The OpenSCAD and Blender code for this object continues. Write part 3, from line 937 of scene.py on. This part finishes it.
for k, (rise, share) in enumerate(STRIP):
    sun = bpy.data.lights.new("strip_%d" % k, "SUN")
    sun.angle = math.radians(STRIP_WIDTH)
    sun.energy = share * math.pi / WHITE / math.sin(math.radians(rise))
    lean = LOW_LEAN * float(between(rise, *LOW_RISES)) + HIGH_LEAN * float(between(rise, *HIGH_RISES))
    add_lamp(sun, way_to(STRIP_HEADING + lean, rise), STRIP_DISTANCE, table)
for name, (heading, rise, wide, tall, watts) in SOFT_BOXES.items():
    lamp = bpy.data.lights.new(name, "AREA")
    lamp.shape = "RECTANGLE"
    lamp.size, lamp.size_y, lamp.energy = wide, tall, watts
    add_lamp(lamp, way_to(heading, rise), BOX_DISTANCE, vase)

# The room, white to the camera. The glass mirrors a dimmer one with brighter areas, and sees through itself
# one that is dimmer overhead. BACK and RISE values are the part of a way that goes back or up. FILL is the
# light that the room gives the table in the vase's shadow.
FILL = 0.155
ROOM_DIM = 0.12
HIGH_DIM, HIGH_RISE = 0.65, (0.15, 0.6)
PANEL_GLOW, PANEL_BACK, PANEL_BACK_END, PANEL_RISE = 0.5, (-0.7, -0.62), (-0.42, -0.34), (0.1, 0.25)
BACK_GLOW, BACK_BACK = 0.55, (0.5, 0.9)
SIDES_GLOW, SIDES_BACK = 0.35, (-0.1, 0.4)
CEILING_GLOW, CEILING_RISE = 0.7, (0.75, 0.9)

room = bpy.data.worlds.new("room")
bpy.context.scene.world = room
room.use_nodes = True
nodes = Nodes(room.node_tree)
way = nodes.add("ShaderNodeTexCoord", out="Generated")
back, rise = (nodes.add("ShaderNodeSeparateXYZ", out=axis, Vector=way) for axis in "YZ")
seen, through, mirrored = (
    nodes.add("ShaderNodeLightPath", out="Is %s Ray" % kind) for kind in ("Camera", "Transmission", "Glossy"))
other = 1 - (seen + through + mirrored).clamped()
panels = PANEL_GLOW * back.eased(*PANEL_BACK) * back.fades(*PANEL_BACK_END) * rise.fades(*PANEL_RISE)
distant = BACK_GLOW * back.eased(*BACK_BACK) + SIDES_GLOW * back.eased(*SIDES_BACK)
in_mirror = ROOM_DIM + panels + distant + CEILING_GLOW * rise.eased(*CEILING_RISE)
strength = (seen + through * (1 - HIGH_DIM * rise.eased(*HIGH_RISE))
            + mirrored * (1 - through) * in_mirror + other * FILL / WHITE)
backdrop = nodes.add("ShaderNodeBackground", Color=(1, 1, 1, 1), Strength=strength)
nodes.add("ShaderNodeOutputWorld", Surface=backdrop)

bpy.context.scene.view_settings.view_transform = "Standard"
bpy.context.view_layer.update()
=====
— WHAT IS EXPECTED —
Reproduce, please, the lines of the material from its first line down to the line containing "add_lamp(lamp, way_to(heading, rise), BOX_DISTANCE, vase)", keeping both ends and nothing beyond them.

— SOLUTION FOR THIS EXERCISE —
The OpenSCAD and Blender code for this object continues. Write part 3, from line 937 of scene.py on. This part finishes it.
for k, (rise, share) in enumerate(STRIP):
    sun = bpy.data.lights.new("strip_%d" % k, "SUN")
    sun.angle = math.radians(STRIP_WIDTH)
    sun.energy = share * math.pi / WHITE / math.sin(math.radians(rise))
    lean = LOW_LEAN * float(between(rise, *LOW_RISES)) + HIGH_LEAN * float(between(rise, *HIGH_RISES))
    add_lamp(sun, way_to(STRIP_HEADING + lean, rise), STRIP_DISTANCE, table)
for name, (heading, rise, wide, tall, watts) in SOFT_BOXES.items():
    lamp = bpy.data.lights.new(name, "AREA")
    lamp.shape = "RECTANGLE"
    lamp.size, lamp.size_y, lamp.energy = wide, tall, watts
    add_lamp(lamp, way_to(heading, rise), BOX_DISTANCE, vase)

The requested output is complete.